*Exercise description*:
Identify each line holding the string "bodies" and copy it.
————————
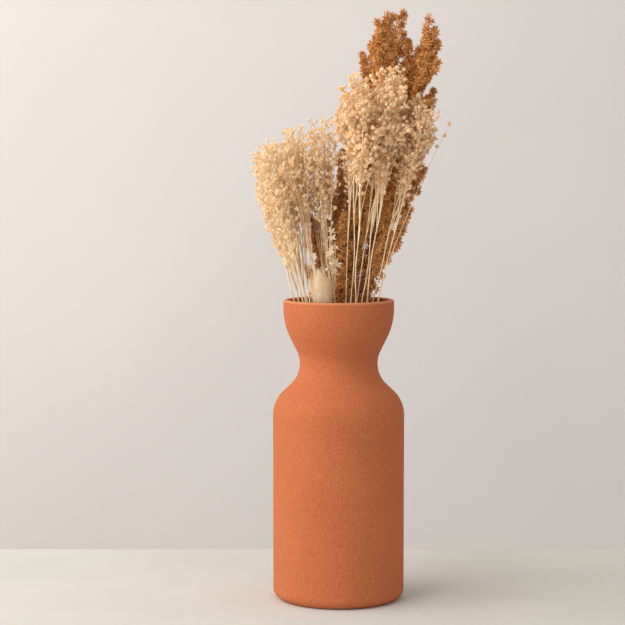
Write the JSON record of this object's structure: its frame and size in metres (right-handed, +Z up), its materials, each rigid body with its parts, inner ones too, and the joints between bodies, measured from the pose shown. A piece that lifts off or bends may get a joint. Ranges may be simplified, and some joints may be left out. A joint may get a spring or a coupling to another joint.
{
  "type": "flower vase",
  "caption": "Matte terracotta vase with a straight body, narrow neck and bowl-shaped mouth, holding dried sprays, seed spikes and a bunny tail that each lift out.",
  "frame": {"origin": "centre of the foot, on the surface the vase stands on", "axes": "+Z up along the vase's axis, +X to the right and -Y towards the viewer, seen from the front"},
  "size_m": [0.1666, 0.1474, 0.526],
  "materials": {
    "terracotta": "matte, sandy, unglazed",
    "straw_stalk": "smooth dry stalk, straw",
    "brown_stalk": "ridged dry stalk, brown",
    "pale_left": "dry papery florets, straw",
    "pale_right": "dry papery bolls, straw",
    "rust_seed": "dry rough seed, rust brown",
    "tail_fluff": "soft bristles, cream",
    "star_flower": "dry papery petals, cream"
  },
  "bodies": {
    "vase_body": {"vase": "terracotta"},
    "left_spray_1_stem": {"left_spray_1_stalk": "straw_stalk", "left_spray_1_head": "pale_left"},
    "left_spray_2_stem": {"left_spray_2_stalk": "straw_stalk", "left_spray_2_head": "pale_left"},
    "left_spray_3_stem": {"left_spray_3_stalk": "straw_stalk", "left_spray_3_head": "pale_left"},
    "left_spray_4_stem": {"left_spray_4_stalk": "straw_stalk", "left_spray_4_head": "pale_left"},
    "left_spray_5_stem": {"left_spray_5_stalk": "straw_stalk", "left_spray_5_head": "pale_left"},
    "left_spray_6_stem": {"left_spray_6_stalk": "straw_stalk", "left_spray_6_head": "pale_left"},
    "left_spray_7_stem": {"left_spray_7_stalk": "straw_stalk", "left_spray_7_head": "pale_left"},
    "left_spray_8_stem": {"left_spray_8_stalk": "straw_stalk", "left_spray_8_head": "pale_left"},
    "left_spray_9_stem": {"left_spray_9_stalk": "straw_stalk", "left_spray_9_head": "pale_left"},
    "left_spray_10_stem": {"left_spray_10_stalk": "straw_stalk", "left_spray_10_head": "pale_left"},
    "right_spray_1_stem": {"right_spray_1_stalk": "straw_stalk", "right_spray_1_head": "pale_right"},
    "right_spray_2_stem": {"right_spray_2_stalk": "straw_stalk", "right_spray_2_head": "pale_right"},
    "right_spray_3_stem": {"right_spray_3_stalk": "straw_stalk", "right_spray_3_head": "pale_right"},
    "right_spray_4_stem": {"right_spray_4_stalk": "straw_stalk", "right_spray_4_head": "pale_right"},
    "right_spray_5_stem": {"right_spray_5_stalk": "straw_stalk", "right_spray_5_head": "pale_right"},
    "right_spray_6_stem": {"right_spray_6_stalk": "straw_stalk", "right_spray_6_head": "pale_right"},
    "right_spray_7_stem": {"right_spray_7_stalk": "straw_stalk", "right_spray_7_head": "pale_right"},
    "right_spray_8_stem": {"right_spray_8_stalk": "straw_stalk", "right_spray_8_head": "pale_right"},
    "seed_spike_1_stem": {"seed_spike_1_stalk": "brown_stalk", "seed_spike_1_head": "rust_seed"},
    "seed_spike_2_stem": {"seed_spike_2_stalk": "brown_stalk", "seed_spike_2_head": "rust_seed"},
    "seed_spike_3_stem": {"seed_spike_3_stalk": "brown_stalk", "seed_spike_3_head": "rust_seed"},
    "seed_spike_4_stem": {"seed_spike_4_stalk": "brown_stalk", "seed_spike_4_head": "rust_seed"},
    "seed_spike_5_stem": {"seed_spike_5_stalk": "brown_stalk", "seed_spike_5_head": "rust_seed"},
    "seed_spike_6_stem": {"seed_spike_6_stalk": "brown_stalk", "seed_spike_6_head": "rust_seed"},
    "seed_spike_7_stem": {"seed_spike_7_stalk": "brown_stalk", "seed_spike_7_head": "rust_seed"},
    "seed_spike_8_stem": {"seed_spike_8_stalk": "brown_stalk", "seed_spike_8_head": "rust_seed"},
    "seed_spike_9_stem": {"seed_spike_9_stalk": "brown_stalk", "seed_spike_9_head": "rust_seed"},
    "seed_spike_10_stem": {"seed_spike_10_stalk": "brown_stalk", "seed_spike_10_head": "rust_seed"},
    "bunny_tail_stem": {"bunny_tail": "tail_fluff"},
    "star_sprig_stem": {"star_sprig_stalk": "straw_stalk", "star_sprig_head": "star_flower"}
  },
  "joints": [
    {"name": "left_spray_1_lift", "type": "slide", "parent": "vase_body", "child": "left_spray_1_stem", "axis": [-0.2423, 0.1725, 0.9547], "range_m": [0, 0.28]},
    {"name": "left_spray_2_lift", "type": "slide", "parent": "vase_body", "child": "left_spray_2_stem", "axis": [-0.1485, 0.1858, 0.9713], "range_m": [0, 0.28]},
    {"name": "left_spray_3_lift", "type": "slide", "parent": "vase_body", "child": "left_spray_3_stem", "axis": [-0.2477, 0.1057, 0.9631], "range_m": [0, 0.28]},
    {"name": "left_spray_4_lift", "type": "slide", "parent": "vase_body", "child": "left_spray_4_stem", "axis": [-0.1533, 0.1181, 0.9811], "range_m": [0, 0.28]},
    {"name": "left_spray_5_lift", "type": "slide", "parent": "vase_body", "child": "left_spray_5_stem", "axis": [-0.2519, 0.0375, 0.967], "range_m": [0, 0.28]},
    {"name": "left_spray_6_lift", "type": "slide", "parent": "vase_body", "child": "left_spray_6_stem", "axis": [-0.1574, 0.0488, 0.9863], "range_m": [0, 0.28]},
    {"name": "left_spray_7_lift", "type": "slide", "parent": "vase_body", "child": "left_spray_7_stem", "axis": [-0.2551, -0.031, 0.9664], "range_m": [0, 0.28]},
    {"name": "left_spray_8_lift", "type": "slide", "parent": "vase_body", "child": "left_spray_8_stem", "axis": [-0.0585, 0.06, 0.9965], "range_m": [0, 0.28]},
    {"name": "left_spray_9_lift", "type": "slide", "parent": "vase_body", "child": "left_spray_9_stem", "axis": [-0.1608, -0.0211, 0.9868], "range_m": [0, 0.28]},
    {"name": "left_spray_10_lift", "type": "slide", "parent": "vase_body", "child": "left_spray_10_stem", "axis": [-0.062, -0.0107, 0.998], "range_m": [0, 0.28]},
    {"name": "right_spray_1_lift", "type": "slide", "parent": "vase_body", "child": "right_spray_1_stem", "axis": [0.0354, -0.0707, 0.9969], "range_m": [0, 0.28]},
    {"name": "right_spray_2_lift", "type": "slide", "parent": "vase_body", "child": "right_spray_2_stem", "axis": [0.1349, -0.0596, 0.9891], "range_m": [0, 0.28]},
    {"name": "right_spray_3_lift", "type": "slide", "parent": "vase_body", "child": "right_spray_3_stem", "axis": [0.0318, -0.1403, 0.9896], "range_m": [0, 0.28]},
    {"name": "right_spray_4_lift", "type": "slide", "parent": "vase_body", "child": "right_spray_4_stem", "axis": [0.1307, -0.1289, 0.983], "range_m": [0, 0.28]},
    {"name": "right_spray_5_lift", "type": "slide", "parent": "vase_body", "child": "right_spray_5_stem", "axis": [0.2262, -0.1165, 0.9671], "range_m": [0, 0.28]},
    {"name": "right_spray_6_lift", "type": "slide", "parent": "vase_body", "child": "right_spray_6_stem", "axis": [0.0281, -0.208, 0.9777], "range_m": [0, 0.28]},
    {"name": "right_spray_7_lift", "type": "slide", "parent": "vase_body", "child": "right_spray_7_stem", "axis": [0.1261, -0.1965, 0.9724], "range_m": [0, 0.28]},
    {"name": "right_spray_8_lift", "type": "slide", "parent": "vase_body", "child": "right_spray_8_stem", "axis": [0.2209, -0.1833, 0.9579], "range_m": [0, 0.28]},
    {"name": "seed_spike_1_lift", "type": "slide", "parent": "vase_body", "child": "seed_spike_1_stem", "axis": [0.0388, 0, 0.9992], "range_m": [0, 0.28]},
    {"name": "seed_spike_2_lift", "type": "slide", "parent": "vase_body", "child": "seed_spike_2_stem", "axis": [-0.0548, 0.1298, 0.99], "range_m": [0, 0.28]},
    {"name": "seed_spike_3_lift", "type": "slide", "parent": "vase_body", "child": "seed_spike_3_stem", "axis": [0.0421, 0.0707, 0.9966], "range_m": [0, 0.28]},
    {"name": "seed_spike_4_lift", "type": "slide", "parent": "vase_body", "child": "seed_spike_4_stem", "axis": [0.1384, 0.0106, 0.9903], "range_m": [0, 0.28]},
    {"name": "seed_spike_5_lift", "type": "slide", "parent": "vase_body", "child": "seed_spike_5_stem", "axis": [0.2306, -0.0481, 0.9719], "range_m": [0, 0.28]},
    {"name": "seed_spike_6_lift", "type": "slide", "parent": "vase_body", "child": "seed_spike_6_stem", "axis": [0.0451, 0.1403, 0.9891], "range_m": [0, 0.28]},
    {"name": "seed_spike_7_lift", "type": "slide", "parent": "vase_body", "child": "seed_spike_7_stem", "axis": [0.1412, 0.0805, 0.9867], "range_m": [0, 0.28]},
    {"name": "seed_spike_8_lift", "type": "slide", "parent": "vase_body", "child": "seed_spike_8_stem", "axis": [0.2339, 0.0208, 0.972], "range_m": [0, 0.28]},
    {"name": "seed_spike_9_lift", "type": "slide", "parent": "vase_body", "child": "seed_spike_9_stem", "axis": [0.1433, 0.1492, 0.9784], "range_m": [0, 0.28]},
    {"name": "seed_spike_10_lift", "type": "slide", "parent": "vase_body", "child": "seed_spike_10_stem", "axis": [0.2361, 0.0893, 0.9676], "range_m": [0, 0.28]},
    {"name": "bunny_tail_lift", "type": "slide", "parent": "vase_body", "child": "bunny_tail_stem", "axis": [-0.1634, -0.0907, 0.9824], "range_m": [0, 0.28]},
    {"name": "star_sprig_lift", "type": "slide", "parent": "vase_body", "child": "star_sprig_stem", "axis": [-0.0651, -0.0812, 0.9946], "range_m": [0, 0.28]}
  ]
}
————————
*Response*:
Write the JSON record of this object's structure: its frame and size in metres (right-handed, +Z up), its materials, each rigid body with its parts, inner ones too, and the joints between bodies, measured from the pose shown. A piece that lifts off or bends may get a joint. Ranges may be simplified, and some joints may be left out. A joint may get a spring or a coupling to another joint.
  "bodies": {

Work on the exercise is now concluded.